======== Material provided

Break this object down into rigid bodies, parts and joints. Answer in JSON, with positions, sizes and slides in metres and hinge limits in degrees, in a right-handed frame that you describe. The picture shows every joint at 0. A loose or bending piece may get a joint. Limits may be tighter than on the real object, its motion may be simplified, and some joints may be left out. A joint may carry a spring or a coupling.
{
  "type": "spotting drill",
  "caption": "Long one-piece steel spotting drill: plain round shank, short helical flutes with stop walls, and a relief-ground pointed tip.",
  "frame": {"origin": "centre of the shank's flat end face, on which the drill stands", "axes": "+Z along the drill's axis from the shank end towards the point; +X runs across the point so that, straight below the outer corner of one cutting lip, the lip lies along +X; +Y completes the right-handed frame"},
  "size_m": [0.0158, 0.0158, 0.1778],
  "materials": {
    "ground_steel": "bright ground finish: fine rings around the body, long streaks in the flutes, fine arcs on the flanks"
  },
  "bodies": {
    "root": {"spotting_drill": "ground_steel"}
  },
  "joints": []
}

================

# Exercise brief
Your task is to quote all of the data word for word.

# Final result
Break this object down into rigid bodies, parts and joints. Answer in JSON, with positions, sizes and slides in metres and hinge limits in degrees, in a right-handed frame that you describe. The picture shows every joint at 0. A loose or bending piece may get a joint. Limits may be tighter than on the real object, its motion may be simplified, and some joints may be left out. A joint may carry a spring or a coupling.
{
  "type": "spotting drill",
  "caption": "Long one-piece steel spotting drill: plain round shank, short helical flutes with stop walls, and a relief-ground pointed tip.",
  "frame": {"origin": "centre of the shank's flat end face, on which the drill stands", "axes": "+Z along the drill's axis from the shank end towards the point; +X runs across the point so that, straight below the outer corner of one cutting lip, the lip lies along +X; +Y completes the right-handed frame"},
  "size_m": [0.0158, 0.0158, 0.1778],
  "materials": {
    "ground_steel": "bright ground finish: fine rings around the body, long streaks in the flutes, fine arcs on the flanks"
  },
  "bodies": {
    "root": {"spotting_drill": "ground_steel"}
  },
  "joints": []
}